Newly published research led by the British Trust for Ornithology (BTO) sheds light on the impact that climate change has had on common and widespread songbirds across the UK.
The time that birds decide to breed has a strong impact upon the likely success of raising their young to independence. Pairs of birds will generally time egg laying to maximise the availability of food for their chicks. However, one of the strongest impacts of climate change so far has been to alter the timing of spring. In response to milder temperatures, flowers and insects are all appearing earlier than they used to. While many songbirds are also nesting earlier in warmer springs, conservationists have become concerned that they are nevertheless struggling to match their timing of breeding to their main insect prey, which could be driving population declines.
To test this, the BTO, in collaboration with The Woodland Trust, Rothamsted Research, Butterfly Conservation and the Centre for Ecology and Hydrology (CEH), have collated some of the most comprehensive long-term data on the timing of spring from across the UK. They have related changes in the timing of leaf and flower emergence as well as aphid, butterfly and moth emergence, to changes in the timing of egg-laying, tracked by the BTO/JNCC Nest Record Scheme.
As expected, in warmer springs, birds tend to breed later than usual relative to the timing of spring, and the most sensitive species to changes in timing, such as Willow Warbler and Linnet are suffering the greatest population declines. However, by using data from the BTO/JNCC ringing scheme to monitor changes in the number of fledglings produced by each species per year, the study's authors found no evidence that these mismatched species were also suffering a long-term diminishment of breeding success. This suggests that the population declines observed in many British songbirds are not directly caused by the effect of temporal mismatch on nesting outcomes.
The study suggests that long-term declines in populations of species such as Willow Warbler are not necessarily a result of advancing springs (Paul Coombes).

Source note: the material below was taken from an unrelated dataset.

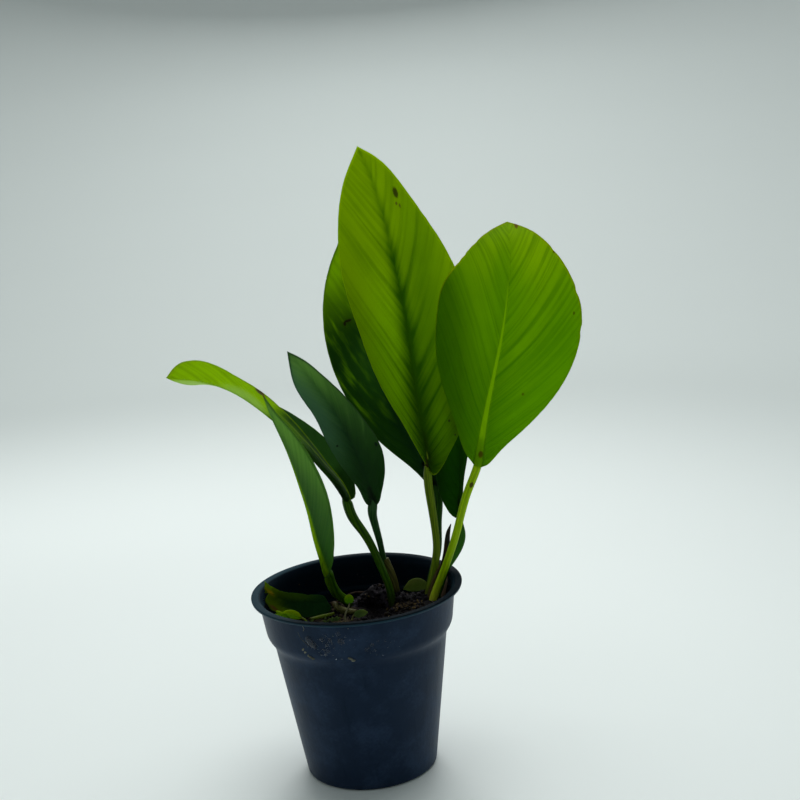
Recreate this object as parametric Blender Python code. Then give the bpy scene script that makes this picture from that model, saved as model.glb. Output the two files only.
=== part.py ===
"""A potted anubias congensis: a round nursery pot with its soil, the creeping rhizome, seven
grown leaves on their stalks, a new shoot, papery sheaths, and the small leaves on the soil.

Driving sizes are in millimetres in the plant's own frame: X runs to the right, Y away from the
viewer and Z up, with the origin at the middle of the pot's base. Meshes are made in metres.
"""
import math
from collections import namedtuple

import bmesh
import bpy
import numpy as np
from mathutils import Vector, noise

MM = 0.001
GAP = 0.35

# Pot
POT_HEIGHT = 80.0
LIP_RADIUS = 45.0
LIP_INNER_RADIUS = 41.2
LIP_DEPTH = 2.8
LIP_ROUND = 0.8
COLLAR_TOP_RADIUS = 41.5
COLLAR_BOTTOM_RADIUS = 39.6
COLLAR_BOTTOM = 62.2
STEP_RADIUS = 36.9
STEP_BOTTOM = 58.5
LEDGE_TOP = 66.6
LEDGE_BOTTOM = 65.4
LEDGE_WIDTH = 0.7
BASE_RADIUS = 28.0
BASE_ROUND = 1.2
WALL = 1.2
FLOOR = 1.6
INNER_BREAKS = (LEDGE_TOP, LEDGE_BOTTOM, COLLAR_BOTTOM, STEP_BOTTOM)
AROUND = 40

# Soil
SOIL_LEVEL = 65.5
SOIL_RISE_RIGHT = 0.06
SOIL_FALL_BACK = 0.10
SOIL_RINGS = 7
CLOD_SIZE = 7.0
CLOD_HEIGHT = 1.1
SIDE_DROP = 0.2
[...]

Lead author, Sam Franks, a research ecologist with the BTO, said: "These results significantly increase our understanding of the specific ways in which climate change can impact bird populations. Despite a widely held belief that changes in the timing of spring are likely to be one of the factors underlying population declines because of long-term reductions in breeding success, we found that this is unlikely to be the case for these birds.
"It could be that breeding later than normal in warmer springs instead results in the poorer survival of either adults or fledglings, or alternatively, the species which breed late in warm springs are constrained by other environmental pressures which are actually responsible for their population decline."
The BTO's Director of Science, James Pearce-Higgins, who is also an author of the study, added: "The heroic efforts of thousands of volunteers recording information on birds, insects and plants provides us with the long-term data required to understand the impacts of climate change upon bird populations. While milder winters have probably boosted some of our resident populations, some of our declining long-distance migrant species have not benefited in the same way. Though they may not be suffering from changes in the timing of spring in the way we previously thought, we still need ongoing work to understand the causes of decline."
Franks, S E, Pearce-Higgins, J W, Atkinson, S, Bell, J R, Botham, M S, Brereton, T M, Harrington, R, and Leech, D I. 2017. The sensitivity of breeding songbirds to changes in seasonal timing is linked to population change but cannot be directly attributed to the effects of trophic asynchrony on productivity. Global Change Biology DOI: 10.1111/gcb.13960.